WWW2026

CCAF: Coarse-to-fine Cross-Modal Alignment and Fusion for Multimodal Sentiment Analysis

Xianbing Zhao, Shengzun Yang, Buzhou Tang

摘要

Multimodal sentiment analysis (MSA) has witnessed remarkable advancements in recent years. Existing MSA methods focus primarily on learning coarse-grained representations from different modalities to perform global cross-modal alignment or fusion. However, these approaches often neglect fine-grained valuable sentimental clues derived from local cross-modal interactions. Furthermore, the cross-modal alignment and fusion of complex global and local cross-modal information pose significant challenges in MSA tasks. To address this issue, we propose a novel MSA framework that simultaneously captures coarse-grained and fine-grained cross-modal sentiment cues through global and local cross-modal alignment and fusion.

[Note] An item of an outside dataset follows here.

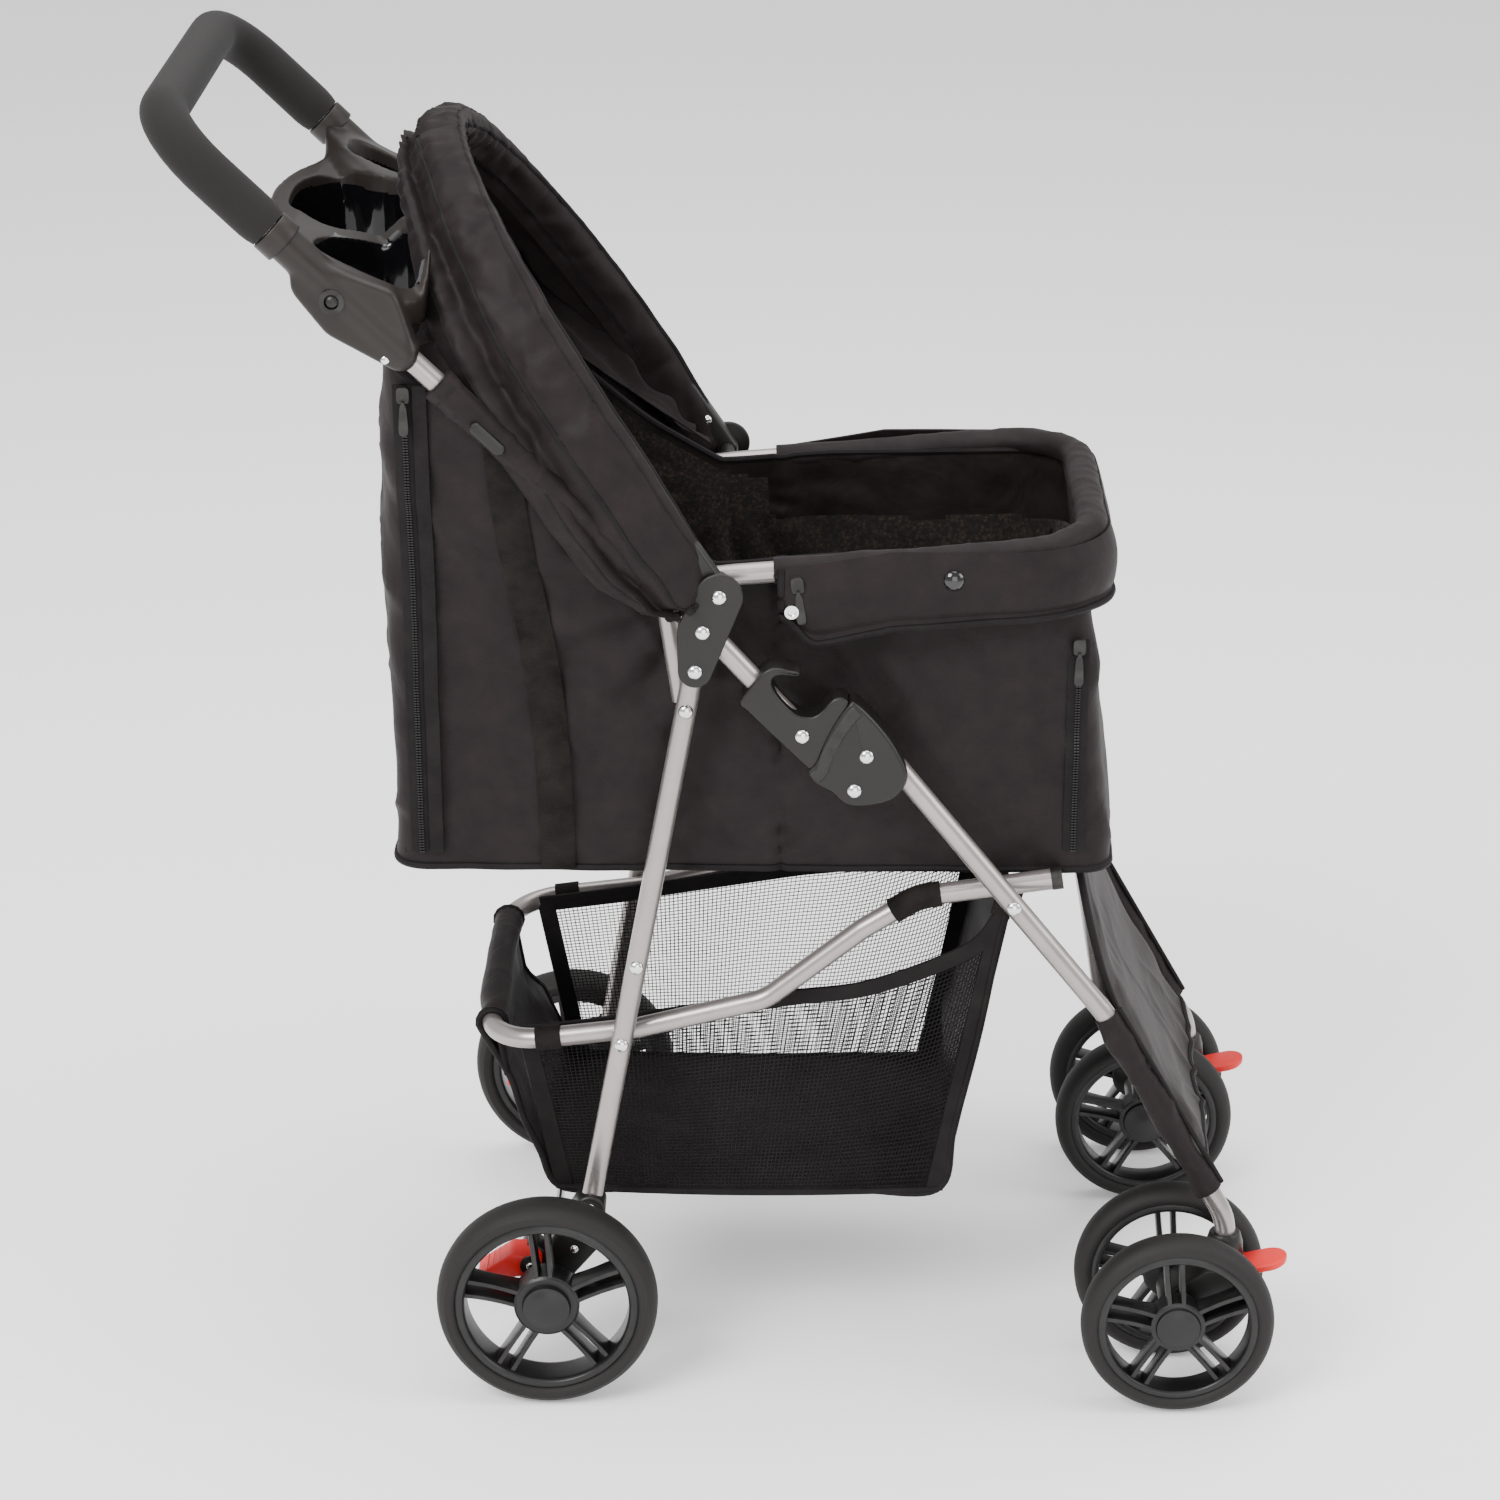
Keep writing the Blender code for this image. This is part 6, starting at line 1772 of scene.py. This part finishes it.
def makeBasket():
    size = basketSizes
    low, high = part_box("basket")
    extras = []
    for label, sign in sides:
        surface = basketSide(sign)
        net = netMesh("net", netOver(surface, 0.34, 0.165, size["pitch"], 26, 12), size["thread"])
        extras.append(bring(f"basketNet_{label}", net, "mesh", "lower_rail", []))
        trims = []
        head = [surface(i / 60, 1.0) for i in range(61)]
        foot = [surface(i / 60, 0.0) for i in range(61)]
        trims.append(ribbon("head", head, 0.013, 0.0028, Vector((0.0, 1.0, 0.02)), 0.0))
        trims.append(cord("foot", foot, 0.0030, 8))
        for u in (0.0, 1.0):
            line = [surface(abs(u - 0.012), j / 20) for j in range(21)]
            trims.append(ribbon("upright", line, 0.014, 0.0028, Vector((0.0, 1.0, 0.02))))
        extras.append(bring(f"basketBinding_{label}", joined("trims", trims), "binding", "lower_rail", []))
    rearSide, frontSide = basketSide(-1), basketSide(1)
    section = []
    rail = spot(-0.046, railRear.y - 0.012)
    for turn in range(-60, 221, 20):          # over the rear bar, from inside to outside
        section.append(rail + polar(0.0108, turn))
    section = [rail + side(0.011, -0.045)] + section
    hang = [spot(-0.030, 0.215), spot(-0.010, 0.170), spot(0.006, size["floor"])]
    bottom = [spot(x, size["floor"] - 0.003 * math.sin(math.pi * (x + 0.0) / 0.302)) for x in (0.06, 0.12, 0.18, 0.24)]
    front = [spot(0.302, size["floor"]), spot(0.313, 0.19), spot(0.330, 0.27), spot(0.343, 0.345), spot(0.349, 0.374)]
    outline = smoothPath([at(p, 0.0) for p in section + hang + bottom + front], 150)
    rows = []
    for p in outline:
        row = []
        for j in range(66):
            w = j / 65 * 2 - 1
            half = size["half"] - 0.004 * (1 - smoothStep(0.135, 0.30, p.z))
            if p.x < axle.x - 0.018 and p.z > 0.20:
                half = mixed(0.124, 0.098, smoothStep(0.018, 0.034, axle.x - p.x))
            q = Vector((p.x, w * half, p.z))
            middle = 1 - w * w
            if p.x > axle.x + 0.295:
                q.z -= 0.020 * middle * smoothStep(0.22, 0.374, p.z)
                q.x += 0.004 * middle
            if size["floor"] + 0.01 > p.z:
                q.z -= 0.0025 * middle
            else:
                q.x += crumple(q, 0.055, 0.0042, 5.0) * min(1.0, middle * 3)
            q.z += crumple(q, 0.06, 0.0030, 2.0) * (1 if p.z < 0.16 else 0.2) * min(1.0, middle * 3)
            row.append(q)
        rows.append(row)
    mesh = clothGrid("panels", rows, 0.0016)
    panels = bring("basketPanels", mesh, "shell", "lower_rail", ["basket"])
    edges = [cord("edge", evenPath([row[k] for row in rows], 150), 0.0028, 8, Vector((0.01, 1.0, 0.02)))
             for k in (0, -1)]
    edges.append(cord("top", rows[-1], 0.0036, 8, Vector((1.0, 0.02, 0.1))))
    extras.append(bring("basketPiping", joined("edges", edges), "binding", "lower_rail", []))
    loops = bring("basketLoops", joined("loops", basketLoops()), "webbing", "lower_rail", [])
    extras.append(loops)
    for piece in [panels, *extras]:
        if piece != loops:
            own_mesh(piece)
    print("basket made")


def basketLoops():
    """Bands of webbing over the rail that hold the basket's front corners."""
    made = []
    path = evenPath(lowerRailPath(), 300)
    for sign in (-1, 1):
        near = [p for p in path if p.y * sign > 0.12 and axle.x + 0.262 < p.x < axle.x + 0.300]
        near.sort(key=lambda p: p.x)
        if len(near) > 1:
            made.append(tubeMesh("loop", evenPath(near, 14), tubeRadius + 0.0018, 20))
        rear = [p for p in path if p.y * sign > 0.12 and axle.x - 0.012 < p.x < axle.x + 0.012]
        rear.sort(key=lambda p: p.x)
        if len(rear) > 1:
            made.append(tubeMesh("loop", evenPath([rear[0], rear[-1]], 5), tubeRadius + 0.0016, 20))
        corner = at(spot(0.347, 0.374), sign * 0.125)
        hold = at(spot(0.352, 0.398), sign * 0.134)
        made.append(ribbon("tab", evenPath([corner, hold], 6), 0.020, 0.002, Vector((0.1, sign, 0.1))))
    return made


# ---- front panel ----


def makeFrontPanel():
    left, right = [], []
    lineUp = [(0.404, 0.408, 0.112), (0.414, 0.365, 0.140), (0.428, 0.322, 0.1585), (0.452, 0.272, 0.160),
              (0.478, 0.222, 0.160), (0.502, 0.182, 0.160)]
    sideLine = smoothPath([Vector((axle.x + x, y, z)) for x, z, y in lineUp], 60)
    rows = []
    for index, p in enumerate(sideLine):
        t = index / 59
        row = []
        for j in range(70):
            w = j / 69 * 2 - 1
            q = Vector((p.x, w * p.y, p.z))
            middle = 1 - w * w
            q.x += 0.007 * min(1.0, middle * 3)             # in front of the legs' cross bar
            q.z -= 0.005 * middle * t
            q.x += (crumple(Vector((q.x, q.y * 0.5, q.z)), 0.060, 0.0050, 3.0) + pleat(q, 0.07, 0.003, 2.0) * t) * min(
                1.0, middle * 4)
            row.append(q)
        rows.append(row)
    mesh = clothGrid("panel", rows, 0.0016)
    panel = bring("frontShieldPanel", mesh, "shell", "front_frame", ["front_panel"])
    trims, sleeves = [], []
    for sign, k in ((-1, 0), (1, -1)):
        trims.append(cord("side", evenPath([row[k] for row in rows[:34]], 60), 0.0030, 8, Vector((0.1, 1.0, 0.05))))
    trims.append(cord("low", rows[-1], 0.0032, 8, Vector((1.0, 0.02, 0.1))))
    trims.append(cord("high", rows[0], 0.0032, 8, Vector((1.0, 0.02, 0.1))))
    direction = (stemCorner - frontBend).normalized()
    for sign in (-1, 1):
        path = evenPath([at(frontBend + direction * d, sign * framePlane) for d in (0.004, 0.090, 0.172)], 70)
        rings = []
        for index, (p, ahead, across, up) in enumerate(pathFrames(path, Vector((0.0, 1.0, 0.01)))):
            ring = []
            for i in range(24):
                turn = math.tau * i / 24
                q = p + (across * math.cos(turn) + up * math.sin(turn)) * (0.0100 + 0.0008 * math.sin(index * 0.2))
                ring.append(q + (q - p).normalized() * (crumple(q, 0.024, 0.0013, 8.0) + pleat(q, 0.03, 0.0010, 1.0)))
            rings.append(ring)
        shape = bmesh.new()
        outer = [[shape.verts.new(q) for q in ring] for ring in rings]
        inner = [[shape.verts.new(p + (q - p) * 0.87) for q in ring] for p, ring in zip(path, rings)]
        for skin in (outer, inner):
            for first, second in zip(skin, skin[1:]):
                for i in range(24):
                    j = (i + 1) % 24
                    shape.faces.new((first[i], first[j], second[j], second[i]))
        for index in (0, -1):
            for i in range(24):
                j = (i + 1) % 24
                shape.faces.new((outer[index][i], outer[index][j], inner[index][j], inner[index][i]))
        sleeves.append(toMesh(shape, "sleeve", 70))
        trims.append(cord("spine", [p + Vector((0.0098, 0.0, 0.006)) for p in path], 0.0022, 8, Vector((0, 1, 0.01))))
    covers = bring("legSleeves", joined("sleeves", sleeves, 70), "shell", "front_frame", [])
    trim = bring("panelBinding", joined("trims", trims), "binding", "front_frame", [])
    print("front panel made")


# ---- scene ----

def makeStage():
    floor = bpy.data.meshes.new("floor")
    floor.from_pydata([(-30, -30, 0), (30, -30, 0), (30, 30, 0), (-30, 30, 0)], [], [(0, 1, 2, 3)])
    floor = bpy.data.objects.new("studioFloor", floor)
    bpy.context.scene.collection.objects.link(floor)
    look, shader, desk = shaderFor("studio_floor", 0.85)
    grain = desk.add("ShaderNodeTexNoise", Scale=3.0, Detail=2.0)
    desk.feed(shader, "Base Color", colourBetween(desk, grain.outputs["Fac"], (0.90, 0.90, 0.90), (0.93, 0.93, 0.93)))
    shader.inputs["Emission Color"].default_value = (1.0, 1.0, 1.0, 1.0)
    shader.inputs["Emission Strength"].default_value = 0.20
    floor.data.materials.append(look)
    world = bpy.data.worlds.new("studio")
    bpy.context.scene.world = world
    world.use_nodes = True
    world.node_tree.nodes["Background"].inputs["Color"].default_value = (1.0, 1.0, 1.0, 1.0)
    world.node_tree.nodes["Background"].inputs["Strength"].default_value = 0.95
    lamps = (
        ("keyLamp", (-1.9, -2.4, 3.0), 1.8, 190.0),
        ("topLamp", (0.2, 0.4, 3.6), 3.2, 120.0),
        ("rimLamp", (2.6, -0.6, 1.8), 1.6, 48.0),
        ("frontLamp", (0.6, -3.6, 1.1), 2.0, 40.0),
    )
    for name, spot, size, power in lamps:
        data = bpy.data.lights.new(name, "AREA")
        data.size = size
        data.energy = power
        lamp = bpy.data.objects.new(name, data)
        lamp.location = spot
        lamp.rotation_euler = (Vector((0.0, 0.0, 0.45)) - Vector(spot)).to_track_quat("-Z", "Y").to_euler()
        bpy.context.scene.collection.objects.link(lamp)


def makeCamera():
    data = bpy.data.cameras.new("studioCamera")
    data.sensor_width = 36.0
    data.lens = 98.7
    camera = bpy.data.objects.new("studioCamera", data)
    camera.location = (axle.x + 0.192, -2.984, 1.646)
    camera.rotation_euler = (math.radians(90 - 21.72), 0.0, math.radians(0.75))
    bpy.context.scene.collection.objects.link(camera)
    bpy.context.scene.camera = camera


makeStage()
makeCamera()
dressCadNodes()
makeWheels()
makeTubes()
makeGrip()
makeTray()
makeHinges()
makeRearFeet()
makeCasters()
makeCabin()
makeFloor()
makeApron()
makeCanopy()
makeHandleSleeves()
makeBasket()
makeFrontPanel()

Our approach consists of three key components: i) optimal transport-based global and local cross-modal alignment, which separately aligns valuable global and local sentiment clues across modalities, ii) global and local cross-modal gated attention, which respectively fuse the aligned global and local cross-modal representations, and iii) prototype-informed information bottleneck, which utilizes learnable sentiment prototypes and contrastive prototype match to eliminate redundant cross-modal information at both global and local levels. Extensive experiments conducted on two publicly available MSA datasets demonstrate the effectiveness and superiority of our proposed model.